Maitland Regional Art Gallery or MRAG is a public art museum in Maitland, New South Wales, Australia.

== History ==
Maitland City Council began purchasing works of art in 1957 which formed the basis of the collection as it is today. In 1975 Brough House, in Church Street Maitland became the first Maitland City Art Gallery site. MRAG opened at its current site on High Street Maitland in November 2003. The Federation gothic building once housed the Maitland Technical College opened in 1910. In 2008 the gallery closed for redevelopment and was reopened on the 15 August 2009 by the artist Margaret Olley.

== Collection ==
MRAG's collection comprises over 6000 items, encompassing design, art and artefacts, focusing largely on works on paper.

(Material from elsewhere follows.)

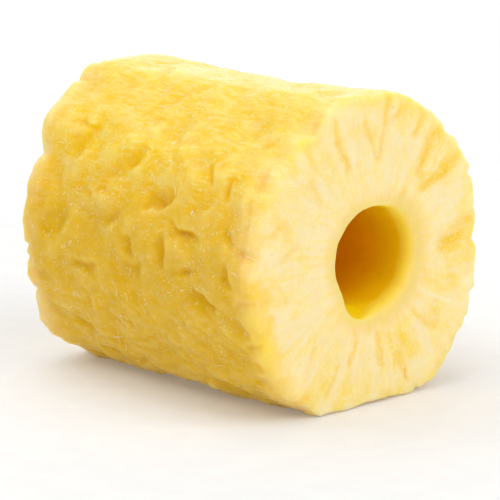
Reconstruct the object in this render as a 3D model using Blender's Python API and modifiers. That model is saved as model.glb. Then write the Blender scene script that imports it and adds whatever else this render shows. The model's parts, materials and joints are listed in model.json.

The collection holds work by several acclaimed Australian artists such as, John Coburn, William Dobell, Margaret Olley, George Baldessin, Charles Blackman, Brett Whiteley and Tim Leura Tjapaltjarri, Sidney Nolan, Tim Storrier, James Gleeson, Martin Sharp, Salvatore Zofrea, John Olsen, Euan Macleod, Suzanne Archer, Alan Jones, Ken Whisson, Adrian Lockhardt, Judy Watson, Gloria Petyarre and Lloyd Rees.